Murchison Falls National Park to Kampala

This morning we may make an early stop at Kaniyo Pabidi, where we can track (optional) Chimps if we failed to find them elsewhere on our trip. This is also the best place in East Africa to look for the local Puvel’s Illadopsis. After lunch in Masindi, we return to Kampala where we spend the final night.
DAY 18:

Lake Victoria

Depending on departure flight schedules, we may try to squeeze in some final forest birding just a little east of Kampala. It is unlikely that we will add many more species this day, but it will be a great opportunity to get better looks at some of the species that may have been difficult to find earlier in the trip. The tour is completed with international departures in the late afternoon or evening from Entebbe International Airport.

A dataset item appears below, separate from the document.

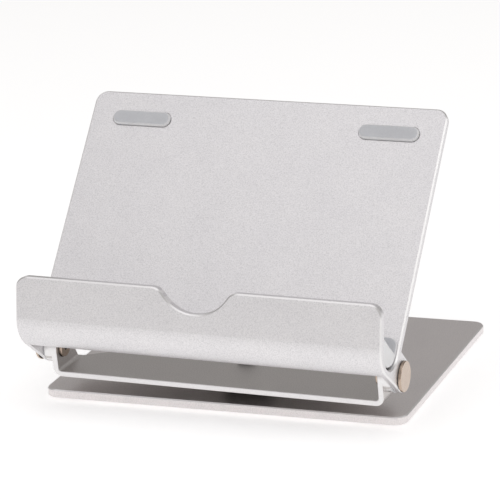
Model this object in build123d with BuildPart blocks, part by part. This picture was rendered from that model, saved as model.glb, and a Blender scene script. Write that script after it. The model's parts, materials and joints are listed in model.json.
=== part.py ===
from build123d import *
import os
from math import acos, atan2, cos, radians, sin, sqrt

# ---------------------------------------------------------------------------
# Aluminium tablet stand: a base plate, a swivelling yoke on it, and a cradle
# that tilts in the yoke on a friction pivot at each end.
#
# Frame: millimetres, +Z up, -Y towards the user.  The origin is on the table,
# under the middle of the base plate.  The yoke and the cradle are drawn square
# to the base and turned by swivel_rest about the swivel when they are written.
# ---------------------------------------------------------------------------

# --- driving dimensions ----------------------------------------------------
base_width = 168.6
base_depth = 136.0
base_thickness = 4.0
base_corner = 6.0
base_chamfer = 0.5

foot_diameter = 14.0
foot_proud = 1.2              # how far a foot stands below the base plate
foot_recess = 0.6
foot_inset = 13.0             # from the base plate's edges to a foot's centre

swivel_y = -32.0
swivel_rest = -2.1            # degrees, the pose that the stand rests in

yoke_sheet = 2.4
yoke_width = 156.2            # over the outsides of the ears
yoke_gap = 6.1                # from the base plate's top to the yoke's floor
yoke_front_y = -69.3
yoke_rear_y = -46.0           # where the floor begins to taper behind the ears
yoke_nose_radius = 31.0
yoke_bend_inside = 1.5
yoke_chamfer = 0.25
ear_radius = 7.3

hinge_y = -63.8
hinge_rise = 18.7             # hinge axis above the base plate's top
recline = 41.0                # degrees, the back plate's lean from upright

cradle_width = 169.6
cradle_chamfer = 0.65
plate_wall = 4.0
plate_front = 11.4            # hinge axis to the back plate's front face
plate_top = 122.75            # hinge axis to the back plate's top edge
plate_corner = 5.5
trough_radius = 9.7           # inside
trough_outer_radius = 14.5
trough_rise = 4.4             # the inside arc's centre, along the back plate
ledge_angle = 34.2            # degrees, between the ledge and the back plate
ledge_wall = 4.5
ledge_rise = 20.8             # from the inside arc's centre to the ledge's top
ledge_corner = 5.5
notch_radius = 18.0
notch_depth = 10.7
notch_shoulder = 6.0
lug_thickness = 2.8
lug_radius = 7.5
lug_reach = 2.0               # the lug's round is centred behind the hinge axis
lug_lift = 1.2                # and above it, along the back plate

sleeve_diameter = 8.0         # the pivot barrel's sleeve
running_clearance = 0.05      # radial, between the sleeve and the lug
face_clearance = 0.05         # on each side of the lug
head_diameter = 13.7
head_thickness = 1.2
head_washer = 0.3
lug_washer = 0.5
ear_washer = 0.3
screw_diameter = 5.0
screw_head_diameter = 9.5
screw_head_height = 0.8
socket_across_flats = 3.0
socket_depth = 0.6
spring_thickness = 0.3
spring_height = 0.5

hub_radius = 11.0
swivel_washer = 0.6
bush_wall = 1.5
shoulder_diameter = 6.0
swivel_head_diameter = 8.5
swivel_head_height = 3.0
swivel_socket = 4.0
hub_screw_circle = 15.0
hub_screw_diameter = 3.0
hub_screw_head = 5.6
hub_screw_length = 7.5
hub_screw_count = 3

top_pad_length = 28.3
top_pad_width = 7.1
top_pad_proud = 1.6
top_pad_recess = 0.8
top_pad_gap = 0.3             # around a pad, in its recess
top_pad_rounding = 1.1
top_pad_x = 59.5
top_pad_rise = 109.4
seat_pad_inner_x = 26.0
seat_pad_outer_x = 84.0
seat_rise = 4.7               # the seat that the tablet stands on
seat_flange = 1.5
seat_flange_rise = 12.4
seat_flange_corner = 4.2
seat_fit = 0.12               # between a seat pad and the trough
seat_foot_gap = 0.9           # hollow left under a seat pad

# --- places worked out from them -------------------------------------------
base_bottom = foot_proud
base_top = base_bottom + base_thickness
yoke_bottom = base_top + yoke_gap
yoke_top = yoke_bottom + yoke_sheet
hinge_z = base_top + hinge_rise
base_half_width = base_width / 2
half_width = cradle_width / 2
ear_outside = yoke_width / 2
ear_inside = ear_outside - yoke_sheet
lug_inside = half_width - lug_thickness

lean = radians(recline)
splay = radians(ledge_angle)
plate_rear = plate_front - plate_wall
out_of_plate = Vector(0, -cos(lean), sin(lean))
up_plate = Vector(0, sin(lean), cos(lean))
hinge_point = Vector(0, hinge_y, hinge_z)

# In the cradle's profile plane, local X runs out of the back plate's front
# face and local Y runs up the plate, both from the hinge axis.
profile_plane = Plane(origin=hinge_point, x_dir=out_of_plate, z_dir=(-1, 0, 0))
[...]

We will use Toyota Land cruisers for this tour. Each vehicle has sufficient window seats for the whole group to have one, although we would ask that you rotate around the vehicle to give everyone the opportunity to have a seat towards the front of the vehicle. A good amount of our time will be spent away from the vehicles on bird walks.

There is a good amount of luggage space in the vehicles, however, it is preferable if you can bring soft-sided luggage as this is easier to pack in, and keep your packing to a sensible, practical minimum.

At Mabamba Swamp and Queen Elizabeth National Park, we will also use boats or canoes to view birds from the water. Life jackets are available and it is recommended that these are worn throughout the boat trips.


A typically equatorial climate ensures that the weather will be varied, and you are likely to encounter some rain on tour. Showers should not last too long and will not hamper the birdwatching. Days will generally be warm or hot and sunny; however, overcast conditions are frequent, particularly in the forest and mountain areas. Nights will be mild to warm, cooler at higher altitudes.

Group Size

This tour can be accompanied by an International tour leader together with a local field ornithologist, and a driver. The minimum group size is 1 pax and the maximum group size will be 14 pax. Group size determines the number of field guides leading a tour. For example, if the group size is 14 pax we 2 field guides with 2 vehicles participate in the trip. If a big group opts to travel in one vehicle, we use a mini coaster. All the two transport options are perfect for your tour.

Food & accommodation included in the package

All accommodation and meals are included in the cost of this holiday trip, drinking water will be available in the tour vehicles during the day throughout the trip. Please bring a water bottle, so that you can refill it from the larger containers.

We use a combination of comfortable lodges, tented camps, and guesthouses on this tour. Whilst standards are improving in Uganda, some of the accommodations can be quite simple in nature. All rooms are clean, however, with private facilities and should be perfectly adequate for the group’s needs. If you experience any problem with your room, please let your local guide know and they will always endeavor to rectify the problem with the lodge. A number of lodges operate generators for electricity, which are only run during the day so keeping a torch by your bedside is useful in case you need to get up at the night.

The Package Price Includes

Park entrance for vehicles and clients, Accommodation and Meals, drinking water on the road, Gorilla permits, Chimpanzee permits, Field bird guides, driver guides, Park rangers, Nature walks, boats, fuel, and Ground transport in 4WD safari vehicles.

The Package Excludes

Visas, air tickets, laundry, tips, items of a personal nature, gifts, government taxes, and other services are not mentioned on the trip.